Da janela comprimida em 4:3, que artificializa a sua relação com os filmes antigos, passando pelas fusões entre planos que rompem com uma concretude que poderia se fazer presente, e chegando à superexposição de luz que questiona a fidelidade do que está sendo ali contado, ele se filia a convenções que a todo momento nos lembram de que estamos acompanhando um filme.
Nesse sentido, é até interessante, apesar de inevitavelmente pouco inovador, como ele se dedica a um desmonte das fantasias projetadas pelos grandes estúdios da época, subvertendo a vasta filmografia de Marylin pela forma como se dedica aos impulsos de distorção que tomavam conta dos bastidores filmográficos.
É justamente no aprofundamento desses últimos, entretanto, que a obra encontra a sua maior fragilidade. Embora consiga sustentar esse seu microcosmos corrompido, é no tratamento de sua principal personagem que a direção naufraga, tornando-se uma vítima do próprio discurso que finge, em certos momentos, tentar reproduzir.

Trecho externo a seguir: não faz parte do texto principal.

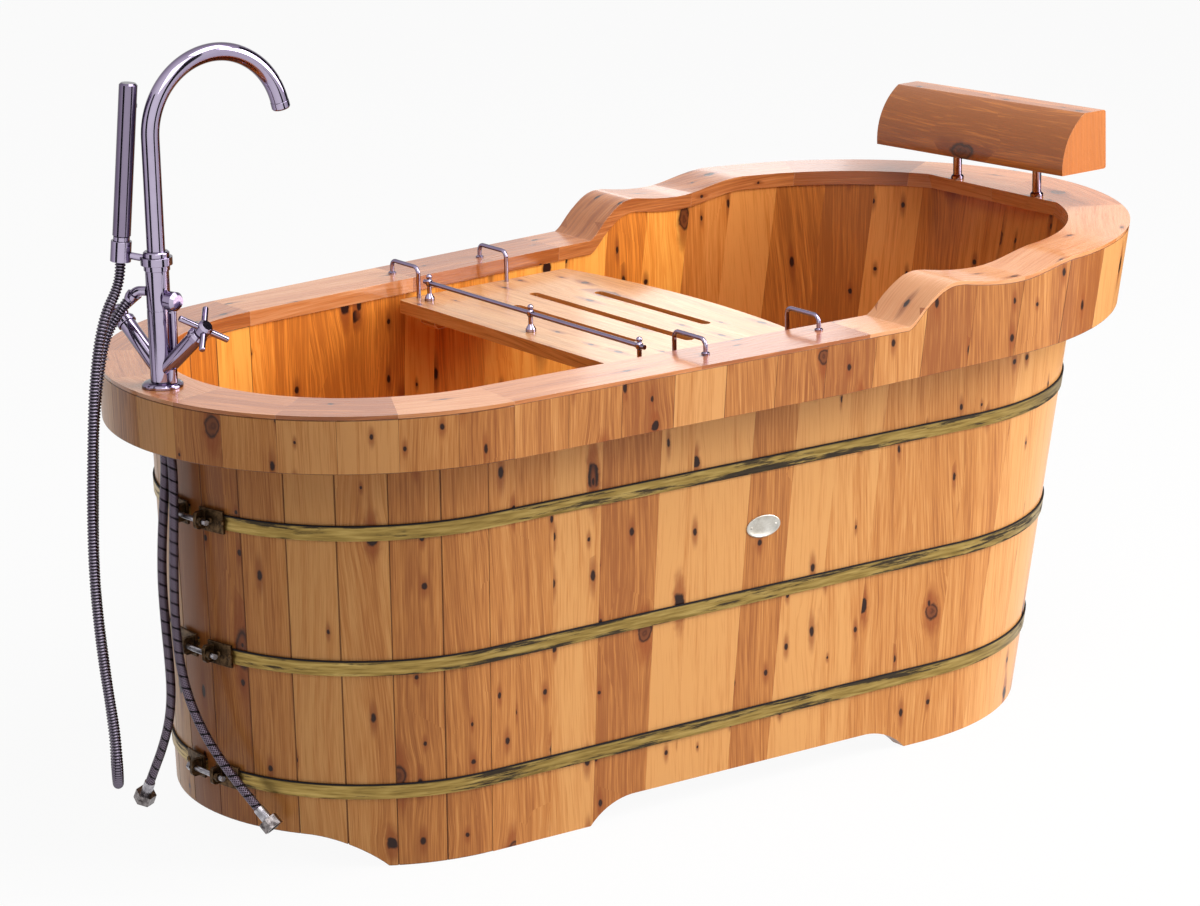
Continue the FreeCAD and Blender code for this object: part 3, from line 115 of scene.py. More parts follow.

Apesar de algumas dessas decisões se justificarem pela calamidade com a qual Dominik retrata a construção de grandes ícones femininas, cursando um caminho notoriamente mais radical que a maior parte das biografias, não é difícil perceber a contradição residente em seus feitos. Isso porque é mínimo o grau de desenvolvimento da personagem que contrasta com o teor geral do longa, não apenas pouco contribuindo para o avanço de um produto já muito longo, como também até desonrando a importância histórica de Monroe.
Apesar da convincente atuação de Ana de Armas, que conquista com os ares de imponência que se esgueiram por detrás de um poder falso mas auto reconhecido, é frustrante a maneira como o diretor logo cedo associa as estratégias da personagem aos favores sexuais. Embora seja evidente serem ações contrárias a sua verdadeira vontade, tal escolha limita uma exploração mais vasta da real justificativa que trouxe Norma a esse mundo sombrio.
É como se a condição primária da protagonista sempre estivesse ligada a esse destino, inexistindo nela características que nos convençam de uma possível forma de resistência. Mesmo que algumas das passagens mais explícitas sejam até visualmente interessantes, pelas escolhas de lente, filtros específicos e enquadramentos – e que ao menos mantém a unidade de artificialização apontada no início da análise – a incapacidade do filme em separar a própria força condutora de sua orquestra de superficialidades, acaba tornando a peça vazia como um todo.
Não existe sequer a tentativa de retratar as muitas cenas de sexo explícito de uma forma que valorize a libertação de impulsos humanos, escolha que poderia em muito engrandecer essa suposta experiência de contraste entre aparências e desejos internos. Tem-se assim a condenação de Marylin Monroe ao fetiche, e a confirmação da cumplicidade que Andrew Dominik compartilha com todas as presenças horrendas que orbitaram a ascensão de Marylin.
Finalmente, seria injusto afirmar que a construção do lado mais carnal da obra irá desagradar a todos. Afinal, é até possível entendê-la como uma extensão da grande crítica realizada por “Blonde“, podendo-se dizer, por exemplo, que a multiplicidade das mesmas através da vasta duração do projeto reproduz a prisão viciosa, presa em um vácuo de distanciamento entre a sua constituição corporal e uma inibida solidificação como indivíduo, em que Marylin se encontra presa. Nesse caso, entretanto, é de se pensar que denúncias não se fazem com um mero apontar de dedos, e que mesmo impossibilitados de alcançar a verdade, devemos deixar minimamente claro aquilo que nos distancia daqueles que queremos criticar.